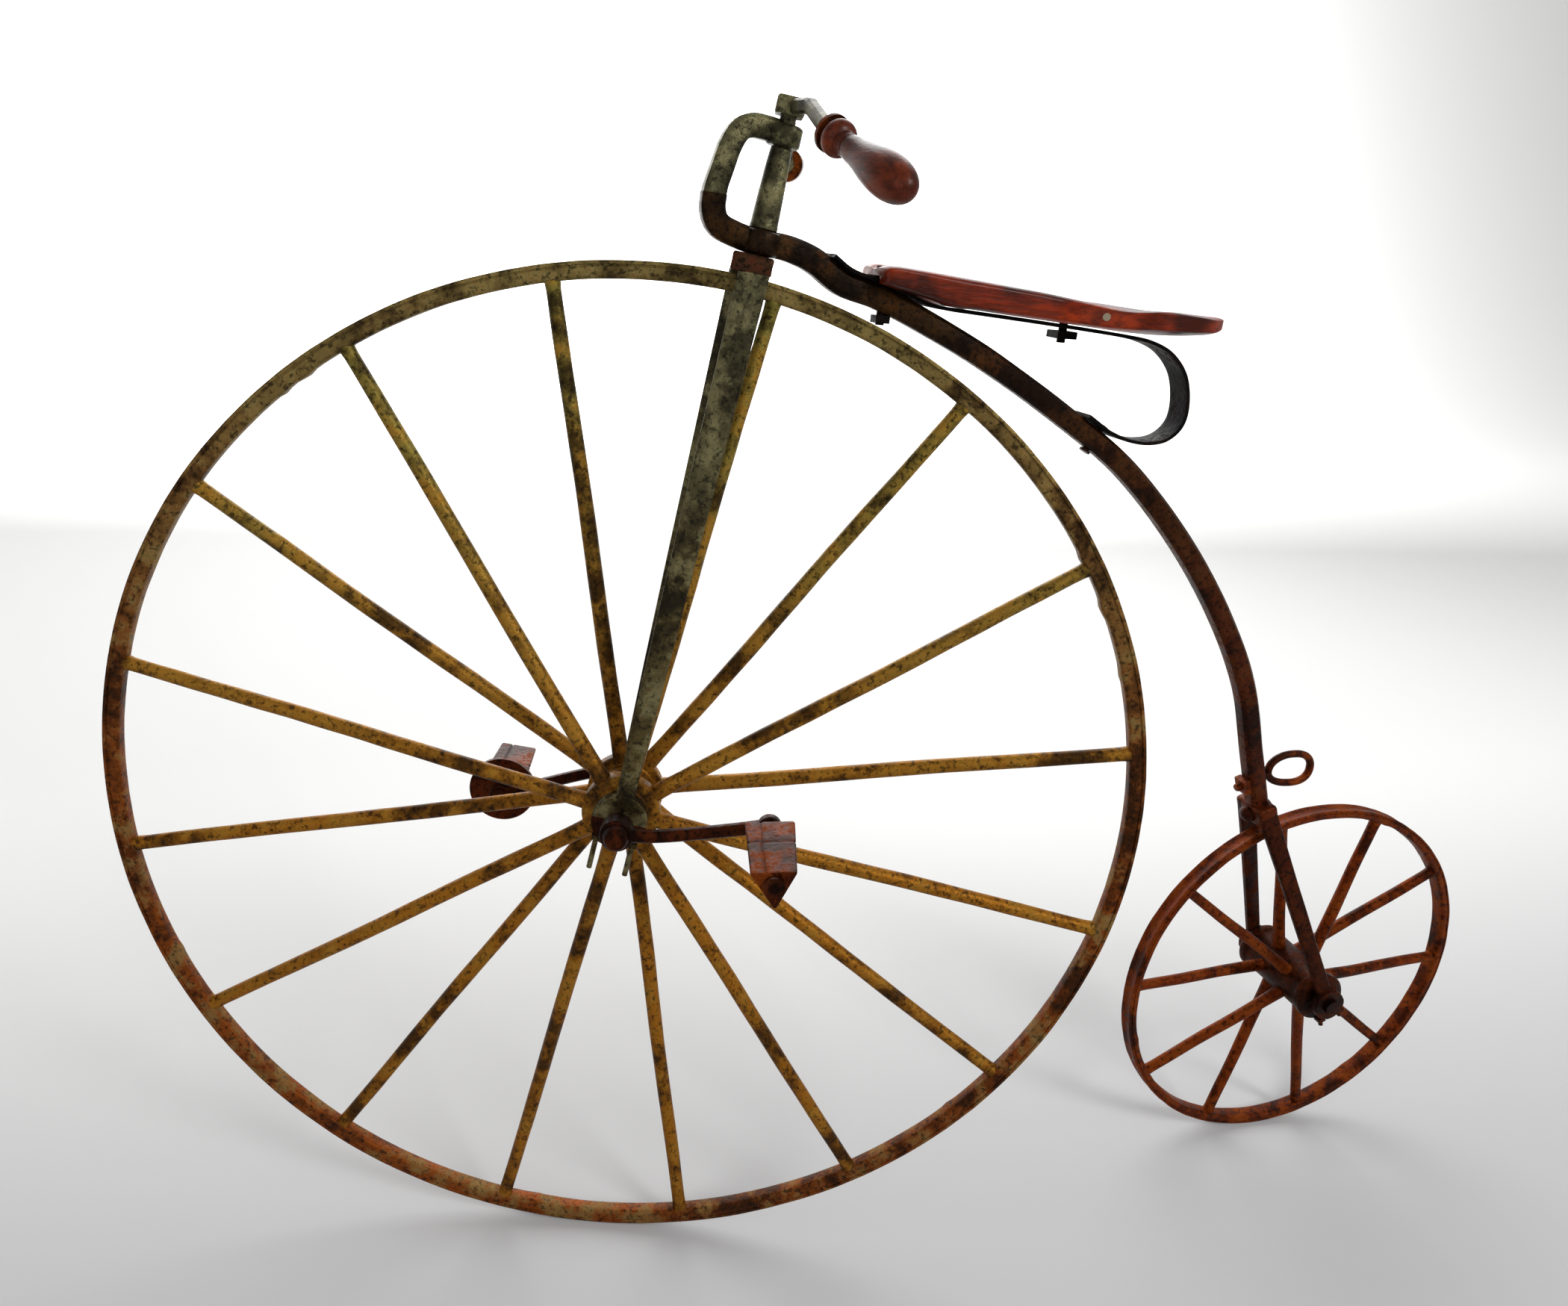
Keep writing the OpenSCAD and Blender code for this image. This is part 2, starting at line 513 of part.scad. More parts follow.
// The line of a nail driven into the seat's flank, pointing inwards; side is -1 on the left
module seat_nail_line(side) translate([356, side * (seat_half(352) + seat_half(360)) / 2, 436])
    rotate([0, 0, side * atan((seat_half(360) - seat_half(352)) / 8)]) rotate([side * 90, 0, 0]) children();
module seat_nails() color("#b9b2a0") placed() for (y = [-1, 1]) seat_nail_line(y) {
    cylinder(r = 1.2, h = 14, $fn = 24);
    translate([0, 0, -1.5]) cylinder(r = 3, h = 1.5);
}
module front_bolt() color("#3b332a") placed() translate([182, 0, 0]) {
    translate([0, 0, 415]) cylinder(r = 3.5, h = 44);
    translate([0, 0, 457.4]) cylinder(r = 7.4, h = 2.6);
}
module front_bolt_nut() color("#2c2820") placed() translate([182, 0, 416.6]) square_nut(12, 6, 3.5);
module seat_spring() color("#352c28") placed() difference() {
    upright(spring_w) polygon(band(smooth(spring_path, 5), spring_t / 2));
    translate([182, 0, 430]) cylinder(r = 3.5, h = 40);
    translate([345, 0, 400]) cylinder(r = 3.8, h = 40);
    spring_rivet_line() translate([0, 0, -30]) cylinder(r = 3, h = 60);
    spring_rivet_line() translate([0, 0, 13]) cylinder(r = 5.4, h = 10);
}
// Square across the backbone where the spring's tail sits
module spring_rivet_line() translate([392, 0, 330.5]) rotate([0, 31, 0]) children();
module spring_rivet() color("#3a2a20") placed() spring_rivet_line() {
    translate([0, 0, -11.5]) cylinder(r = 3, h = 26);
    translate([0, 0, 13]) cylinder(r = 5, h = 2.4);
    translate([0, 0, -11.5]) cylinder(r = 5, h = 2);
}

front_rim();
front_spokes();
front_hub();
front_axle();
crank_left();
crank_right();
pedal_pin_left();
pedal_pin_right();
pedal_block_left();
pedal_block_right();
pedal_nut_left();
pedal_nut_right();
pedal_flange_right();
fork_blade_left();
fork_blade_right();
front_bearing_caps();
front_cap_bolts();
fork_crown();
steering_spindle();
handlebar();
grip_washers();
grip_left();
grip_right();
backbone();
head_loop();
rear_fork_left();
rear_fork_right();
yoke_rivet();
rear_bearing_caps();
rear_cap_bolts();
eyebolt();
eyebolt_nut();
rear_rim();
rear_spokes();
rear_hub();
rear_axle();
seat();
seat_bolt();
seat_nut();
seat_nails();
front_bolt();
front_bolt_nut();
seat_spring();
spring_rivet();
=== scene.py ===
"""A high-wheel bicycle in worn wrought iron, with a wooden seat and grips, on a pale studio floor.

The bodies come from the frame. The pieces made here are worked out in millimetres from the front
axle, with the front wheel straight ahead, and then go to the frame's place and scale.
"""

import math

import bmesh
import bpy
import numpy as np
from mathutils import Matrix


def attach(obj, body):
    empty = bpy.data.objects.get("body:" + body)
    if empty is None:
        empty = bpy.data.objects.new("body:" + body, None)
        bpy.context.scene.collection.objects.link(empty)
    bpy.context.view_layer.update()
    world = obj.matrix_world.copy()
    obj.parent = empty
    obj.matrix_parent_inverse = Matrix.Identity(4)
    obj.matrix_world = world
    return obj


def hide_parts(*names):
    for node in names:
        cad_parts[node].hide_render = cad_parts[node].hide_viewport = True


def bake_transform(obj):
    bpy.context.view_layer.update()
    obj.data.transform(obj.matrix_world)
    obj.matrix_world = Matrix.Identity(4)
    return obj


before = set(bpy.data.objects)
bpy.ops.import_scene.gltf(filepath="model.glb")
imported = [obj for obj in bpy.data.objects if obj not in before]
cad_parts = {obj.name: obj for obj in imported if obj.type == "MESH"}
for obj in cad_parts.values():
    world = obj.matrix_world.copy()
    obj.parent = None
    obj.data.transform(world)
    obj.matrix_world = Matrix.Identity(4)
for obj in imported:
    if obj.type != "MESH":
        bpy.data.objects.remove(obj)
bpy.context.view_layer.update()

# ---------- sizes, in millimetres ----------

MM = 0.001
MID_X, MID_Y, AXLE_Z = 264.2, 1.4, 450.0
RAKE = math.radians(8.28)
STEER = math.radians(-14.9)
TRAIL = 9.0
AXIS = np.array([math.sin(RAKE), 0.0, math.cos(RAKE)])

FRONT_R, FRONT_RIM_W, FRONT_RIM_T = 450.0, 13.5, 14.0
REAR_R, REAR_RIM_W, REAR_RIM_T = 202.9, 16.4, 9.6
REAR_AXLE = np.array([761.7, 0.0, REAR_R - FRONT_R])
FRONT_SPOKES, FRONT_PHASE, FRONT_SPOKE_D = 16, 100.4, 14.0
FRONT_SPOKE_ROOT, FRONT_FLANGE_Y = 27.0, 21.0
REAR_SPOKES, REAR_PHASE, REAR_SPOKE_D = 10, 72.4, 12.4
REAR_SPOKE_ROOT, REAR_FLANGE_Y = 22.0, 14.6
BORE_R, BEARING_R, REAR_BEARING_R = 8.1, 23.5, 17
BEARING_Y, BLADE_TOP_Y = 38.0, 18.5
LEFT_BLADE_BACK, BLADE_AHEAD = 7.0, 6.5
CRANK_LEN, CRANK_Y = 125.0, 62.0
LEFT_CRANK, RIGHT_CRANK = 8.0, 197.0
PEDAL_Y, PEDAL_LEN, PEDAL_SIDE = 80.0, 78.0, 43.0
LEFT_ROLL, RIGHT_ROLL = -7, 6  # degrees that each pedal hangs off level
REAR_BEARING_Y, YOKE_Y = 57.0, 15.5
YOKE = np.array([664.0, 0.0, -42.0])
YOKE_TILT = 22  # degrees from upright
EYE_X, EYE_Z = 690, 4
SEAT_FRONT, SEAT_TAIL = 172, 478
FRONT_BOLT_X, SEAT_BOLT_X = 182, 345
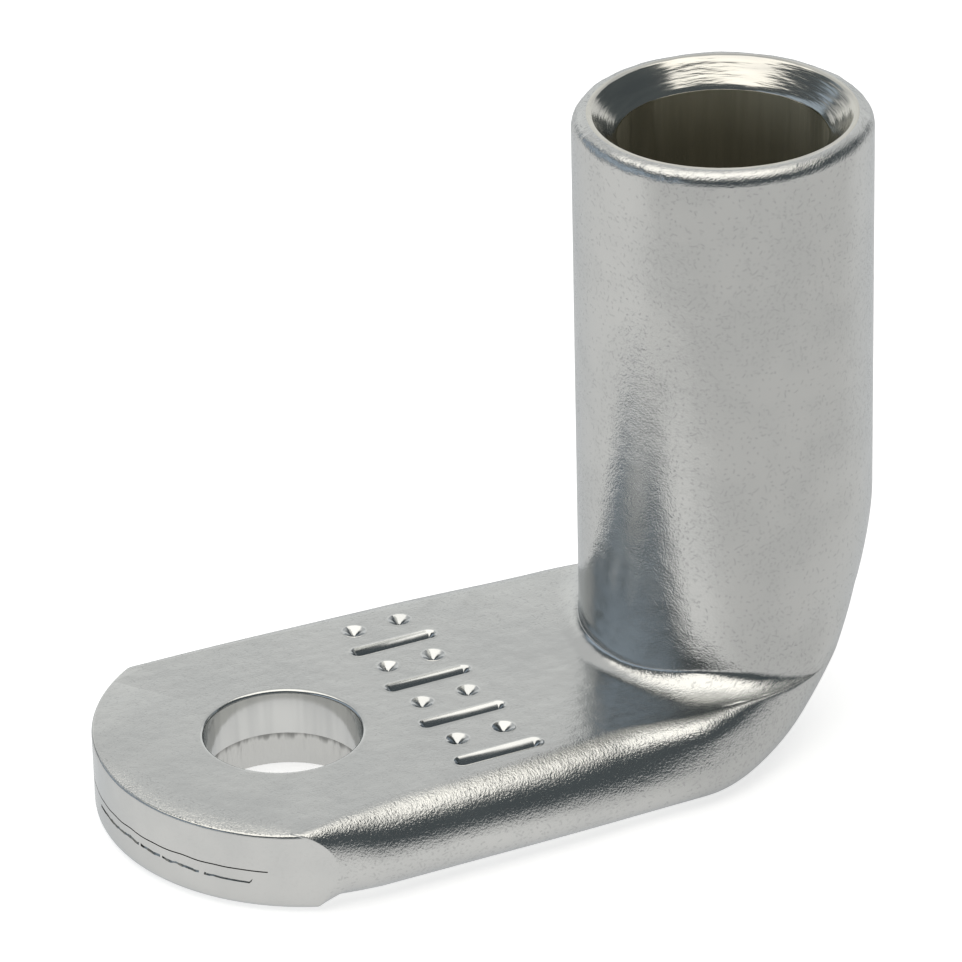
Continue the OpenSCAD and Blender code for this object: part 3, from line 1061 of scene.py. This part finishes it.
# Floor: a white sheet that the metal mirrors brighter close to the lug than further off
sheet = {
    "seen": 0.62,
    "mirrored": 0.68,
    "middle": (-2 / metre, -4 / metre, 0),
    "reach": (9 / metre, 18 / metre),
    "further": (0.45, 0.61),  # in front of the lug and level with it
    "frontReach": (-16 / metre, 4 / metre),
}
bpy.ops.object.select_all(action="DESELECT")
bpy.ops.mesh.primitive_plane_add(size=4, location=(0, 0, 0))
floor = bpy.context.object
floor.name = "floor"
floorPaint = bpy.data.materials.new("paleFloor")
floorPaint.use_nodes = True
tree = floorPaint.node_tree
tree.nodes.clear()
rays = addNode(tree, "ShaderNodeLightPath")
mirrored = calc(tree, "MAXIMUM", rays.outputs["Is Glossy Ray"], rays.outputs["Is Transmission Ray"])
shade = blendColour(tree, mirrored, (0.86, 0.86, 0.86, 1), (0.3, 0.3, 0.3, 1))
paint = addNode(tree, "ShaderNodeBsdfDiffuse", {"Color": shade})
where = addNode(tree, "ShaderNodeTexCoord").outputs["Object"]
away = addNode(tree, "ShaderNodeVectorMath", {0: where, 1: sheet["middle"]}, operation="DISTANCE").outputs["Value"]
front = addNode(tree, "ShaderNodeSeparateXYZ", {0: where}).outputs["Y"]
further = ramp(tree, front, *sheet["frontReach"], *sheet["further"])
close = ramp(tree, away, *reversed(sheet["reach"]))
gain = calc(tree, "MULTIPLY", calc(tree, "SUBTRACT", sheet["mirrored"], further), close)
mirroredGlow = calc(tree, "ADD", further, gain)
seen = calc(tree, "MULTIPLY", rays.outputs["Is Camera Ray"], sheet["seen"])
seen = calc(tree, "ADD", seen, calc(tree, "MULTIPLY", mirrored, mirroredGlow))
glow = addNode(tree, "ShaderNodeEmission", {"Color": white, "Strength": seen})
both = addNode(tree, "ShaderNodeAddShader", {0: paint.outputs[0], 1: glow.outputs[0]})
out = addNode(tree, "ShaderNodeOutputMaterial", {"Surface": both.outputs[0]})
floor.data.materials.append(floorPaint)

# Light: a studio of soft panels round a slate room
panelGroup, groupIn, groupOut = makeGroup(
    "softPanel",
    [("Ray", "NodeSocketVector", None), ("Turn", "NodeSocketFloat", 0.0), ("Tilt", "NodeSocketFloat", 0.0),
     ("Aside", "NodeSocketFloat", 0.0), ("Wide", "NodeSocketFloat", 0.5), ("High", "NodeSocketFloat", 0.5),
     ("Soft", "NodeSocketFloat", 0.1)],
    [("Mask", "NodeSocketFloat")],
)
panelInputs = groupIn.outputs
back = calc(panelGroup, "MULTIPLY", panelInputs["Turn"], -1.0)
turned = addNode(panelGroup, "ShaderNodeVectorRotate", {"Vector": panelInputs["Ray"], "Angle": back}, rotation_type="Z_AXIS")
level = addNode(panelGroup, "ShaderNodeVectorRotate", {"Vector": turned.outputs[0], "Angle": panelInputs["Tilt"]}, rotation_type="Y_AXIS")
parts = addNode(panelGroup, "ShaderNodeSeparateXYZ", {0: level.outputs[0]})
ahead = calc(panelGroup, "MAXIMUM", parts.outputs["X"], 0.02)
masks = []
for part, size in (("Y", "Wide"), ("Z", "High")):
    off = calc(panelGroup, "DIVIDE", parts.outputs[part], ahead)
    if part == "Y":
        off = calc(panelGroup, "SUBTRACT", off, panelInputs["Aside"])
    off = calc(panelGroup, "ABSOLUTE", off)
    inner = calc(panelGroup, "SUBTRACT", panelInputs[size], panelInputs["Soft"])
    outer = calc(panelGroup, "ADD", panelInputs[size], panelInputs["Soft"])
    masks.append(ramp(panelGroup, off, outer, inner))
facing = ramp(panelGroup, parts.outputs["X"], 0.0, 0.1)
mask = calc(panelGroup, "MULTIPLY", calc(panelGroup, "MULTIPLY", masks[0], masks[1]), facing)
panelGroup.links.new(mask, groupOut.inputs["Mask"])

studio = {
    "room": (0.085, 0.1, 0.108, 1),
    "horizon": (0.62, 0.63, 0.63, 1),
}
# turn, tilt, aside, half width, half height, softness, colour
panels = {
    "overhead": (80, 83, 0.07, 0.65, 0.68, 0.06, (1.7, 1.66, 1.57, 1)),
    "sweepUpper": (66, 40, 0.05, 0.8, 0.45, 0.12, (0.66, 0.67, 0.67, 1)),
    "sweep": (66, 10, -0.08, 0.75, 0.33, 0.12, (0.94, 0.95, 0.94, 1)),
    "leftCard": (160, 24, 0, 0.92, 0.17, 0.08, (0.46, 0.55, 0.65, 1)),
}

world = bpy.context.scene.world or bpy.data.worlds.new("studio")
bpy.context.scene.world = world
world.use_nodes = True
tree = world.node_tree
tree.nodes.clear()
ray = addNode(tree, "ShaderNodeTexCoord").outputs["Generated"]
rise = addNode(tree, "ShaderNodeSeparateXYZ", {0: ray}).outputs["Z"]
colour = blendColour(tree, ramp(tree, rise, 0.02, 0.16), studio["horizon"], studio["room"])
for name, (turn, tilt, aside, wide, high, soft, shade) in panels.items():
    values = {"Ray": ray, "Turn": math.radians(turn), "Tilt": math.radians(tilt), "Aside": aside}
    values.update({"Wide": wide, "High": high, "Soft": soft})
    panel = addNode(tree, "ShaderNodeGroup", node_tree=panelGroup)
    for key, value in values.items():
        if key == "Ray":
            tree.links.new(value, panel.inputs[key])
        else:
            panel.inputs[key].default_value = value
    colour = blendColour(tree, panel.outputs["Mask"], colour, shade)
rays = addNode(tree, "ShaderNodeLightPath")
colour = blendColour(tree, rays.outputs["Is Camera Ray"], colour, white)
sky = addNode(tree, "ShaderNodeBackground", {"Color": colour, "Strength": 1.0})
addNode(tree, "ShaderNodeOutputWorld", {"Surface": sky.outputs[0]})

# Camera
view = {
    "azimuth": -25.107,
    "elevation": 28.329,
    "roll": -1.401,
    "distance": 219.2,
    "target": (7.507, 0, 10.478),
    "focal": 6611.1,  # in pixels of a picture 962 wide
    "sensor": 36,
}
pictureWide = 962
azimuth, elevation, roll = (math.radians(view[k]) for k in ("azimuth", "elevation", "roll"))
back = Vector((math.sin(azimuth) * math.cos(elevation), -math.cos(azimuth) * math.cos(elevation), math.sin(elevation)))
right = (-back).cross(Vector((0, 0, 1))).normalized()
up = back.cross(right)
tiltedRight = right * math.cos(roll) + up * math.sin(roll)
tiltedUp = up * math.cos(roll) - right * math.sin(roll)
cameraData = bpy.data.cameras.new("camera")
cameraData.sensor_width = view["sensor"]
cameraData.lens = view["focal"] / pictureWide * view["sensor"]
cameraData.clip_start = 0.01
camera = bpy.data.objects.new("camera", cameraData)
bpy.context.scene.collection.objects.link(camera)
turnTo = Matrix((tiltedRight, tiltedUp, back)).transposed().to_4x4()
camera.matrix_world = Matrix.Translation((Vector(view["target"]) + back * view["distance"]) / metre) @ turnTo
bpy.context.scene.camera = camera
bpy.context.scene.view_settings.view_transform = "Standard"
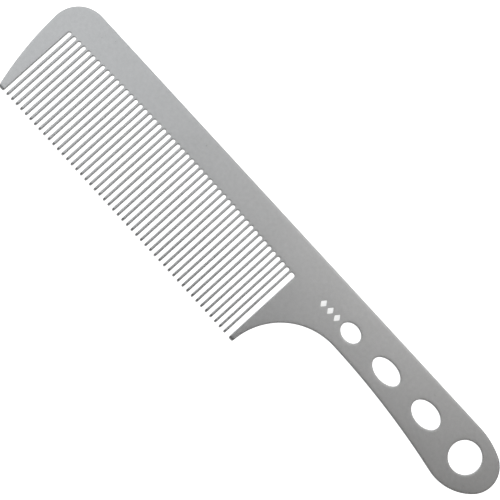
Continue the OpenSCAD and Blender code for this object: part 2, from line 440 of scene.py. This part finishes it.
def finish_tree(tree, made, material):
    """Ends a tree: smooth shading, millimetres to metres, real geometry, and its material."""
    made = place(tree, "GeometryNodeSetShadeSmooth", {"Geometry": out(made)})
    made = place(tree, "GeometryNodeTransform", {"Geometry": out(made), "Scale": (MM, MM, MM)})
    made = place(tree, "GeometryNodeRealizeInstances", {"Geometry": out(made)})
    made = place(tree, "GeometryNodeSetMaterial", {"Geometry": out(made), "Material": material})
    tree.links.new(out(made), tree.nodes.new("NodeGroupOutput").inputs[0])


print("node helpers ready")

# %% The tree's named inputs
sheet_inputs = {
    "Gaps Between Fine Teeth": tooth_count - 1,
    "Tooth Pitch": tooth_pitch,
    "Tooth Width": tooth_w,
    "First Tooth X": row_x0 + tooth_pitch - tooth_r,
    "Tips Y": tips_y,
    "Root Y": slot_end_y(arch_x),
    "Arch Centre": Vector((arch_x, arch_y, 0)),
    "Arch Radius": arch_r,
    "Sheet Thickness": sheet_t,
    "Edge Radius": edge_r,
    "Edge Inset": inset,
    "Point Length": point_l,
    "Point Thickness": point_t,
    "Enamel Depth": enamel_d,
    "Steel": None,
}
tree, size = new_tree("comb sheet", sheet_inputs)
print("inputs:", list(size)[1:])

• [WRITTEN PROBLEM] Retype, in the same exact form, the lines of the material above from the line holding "front_rim();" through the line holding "if empty is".

• [OUTPUT FOR THIS EXERCISE]
front_rim();
front_spokes();
front_hub();
front_axle();
crank_left();
crank_right();
pedal_pin_left();
pedal_pin_right();
pedal_block_left();
pedal_block_right();
pedal_nut_left();
pedal_nut_right();
pedal_flange_right();
fork_blade_left();
fork_blade_right();
front_bearing_caps();
front_cap_bolts();
fork_crown();
steering_spindle();
handlebar();
grip_washers();
grip_left();
grip_right();
backbone();
head_loop();
rear_fork_left();
rear_fork_right();
yoke_rivet();
rear_bearing_caps();
rear_cap_bolts();
eyebolt();
eyebolt_nut();
rear_rim();
rear_spokes();
rear_hub();
rear_axle();
seat();
seat_bolt();
seat_nut();
seat_nails();
front_bolt();
front_bolt_nut();
seat_spring();
spring_rivet();
=== scene.py ===
"""A high-wheel bicycle in worn wrought iron, with a wooden seat and grips, on a pale studio floor.

The bodies come from the frame. The pieces made here are worked out in millimetres from the front
axle, with the front wheel straight ahead, and then go to the frame's place and scale.
"""

import math

import bmesh
import bpy
import numpy as np
from mathutils import Matrix


def attach(obj, body):
    empty = bpy.data.objects.get("body:" + body)
    if empty is None:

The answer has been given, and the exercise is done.